Shocker #3:  Inexpensive substitutes for tutoring have not worked. Everyone knows that one-to-one tutoring works, so there has long been a quest for approaches that simulate what makes tutoring work. Yet so far, no one, as far as I know, has found a way to turn lead into tutoring gold. Although tutoring in math was about as effective as tutoring in reading, a program that used online math tutors communicating over the Internet from India and Sri Lanka to tutor students in England, for example, had no effect. Technology has long been touted as a means of simulating tutoring, yet even when computer-assisted instruction programs have been effective, their effect sizes have been far below those of the least expensive tutoring models, one-to-small group tutoring by paraprofessionals. In fact, in the Inns et al. (2018) review, no digital reading program was found to be effective with struggling readers in elementary schools.
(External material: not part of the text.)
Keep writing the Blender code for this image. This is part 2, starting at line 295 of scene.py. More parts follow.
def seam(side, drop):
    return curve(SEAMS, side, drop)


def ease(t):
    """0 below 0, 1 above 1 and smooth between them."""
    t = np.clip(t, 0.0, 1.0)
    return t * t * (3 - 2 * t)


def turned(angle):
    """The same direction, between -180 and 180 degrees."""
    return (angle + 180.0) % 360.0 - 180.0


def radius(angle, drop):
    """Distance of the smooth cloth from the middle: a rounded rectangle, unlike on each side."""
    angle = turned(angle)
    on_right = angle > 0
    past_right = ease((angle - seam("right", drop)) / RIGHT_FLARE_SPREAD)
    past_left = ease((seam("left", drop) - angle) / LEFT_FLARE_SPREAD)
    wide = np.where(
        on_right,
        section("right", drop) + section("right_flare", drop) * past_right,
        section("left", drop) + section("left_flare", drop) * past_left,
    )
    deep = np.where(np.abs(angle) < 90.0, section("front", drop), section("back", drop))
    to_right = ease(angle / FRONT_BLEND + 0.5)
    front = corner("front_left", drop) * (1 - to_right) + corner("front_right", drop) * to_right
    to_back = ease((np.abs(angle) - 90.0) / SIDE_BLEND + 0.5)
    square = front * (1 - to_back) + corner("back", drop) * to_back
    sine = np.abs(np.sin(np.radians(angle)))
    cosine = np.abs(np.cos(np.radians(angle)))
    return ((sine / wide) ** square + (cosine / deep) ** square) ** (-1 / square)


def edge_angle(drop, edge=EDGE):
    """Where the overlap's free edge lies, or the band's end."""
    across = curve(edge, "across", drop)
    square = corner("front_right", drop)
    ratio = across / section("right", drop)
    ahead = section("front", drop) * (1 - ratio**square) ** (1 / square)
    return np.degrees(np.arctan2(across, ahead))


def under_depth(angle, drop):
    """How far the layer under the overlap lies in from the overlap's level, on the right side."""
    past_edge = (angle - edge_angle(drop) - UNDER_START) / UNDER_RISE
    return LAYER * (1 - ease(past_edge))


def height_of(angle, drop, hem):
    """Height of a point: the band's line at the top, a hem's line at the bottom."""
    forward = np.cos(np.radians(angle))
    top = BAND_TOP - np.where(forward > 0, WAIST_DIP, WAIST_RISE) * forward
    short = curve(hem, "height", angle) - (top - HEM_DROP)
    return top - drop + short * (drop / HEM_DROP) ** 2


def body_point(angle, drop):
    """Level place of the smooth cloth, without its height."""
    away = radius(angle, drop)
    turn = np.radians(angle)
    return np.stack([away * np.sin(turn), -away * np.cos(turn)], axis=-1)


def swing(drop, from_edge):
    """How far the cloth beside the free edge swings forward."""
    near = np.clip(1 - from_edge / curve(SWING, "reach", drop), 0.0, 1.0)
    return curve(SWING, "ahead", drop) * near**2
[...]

 Shocker #4: Certain whole-class and whole-school approaches work as well or better for struggling readers than tutoring, on average. In the Inns et al. (2018) review, the average effect size for one-to-one tutoring approaches was +0.31, and for one-to-small group approaches it was +0.14. Yet the mean for whole-class approaches, such as Ladders to Literacy (ES = +0.48), PALS (ES = +0.65), and Cooperative Integrated Reading and Composition (ES = +0.19) averaged +0.33, similar to one-to-one tutoring by teachers (ES = +0.36). The mean effect sizes for comprehensive tiered school approaches, such as Success for All (ES = +0.41) and Enhanced Core Reading Instruction (ES = +0.22) was +0.43, higher than any category of tutoring (note that these models include tutoring as part of an integrated response to implementation approach). Whole-class and whole-school approaches work with many more students than do tutoring models, so these impacts are obtained at a much lower cost per pupil.

Why does tutoring work?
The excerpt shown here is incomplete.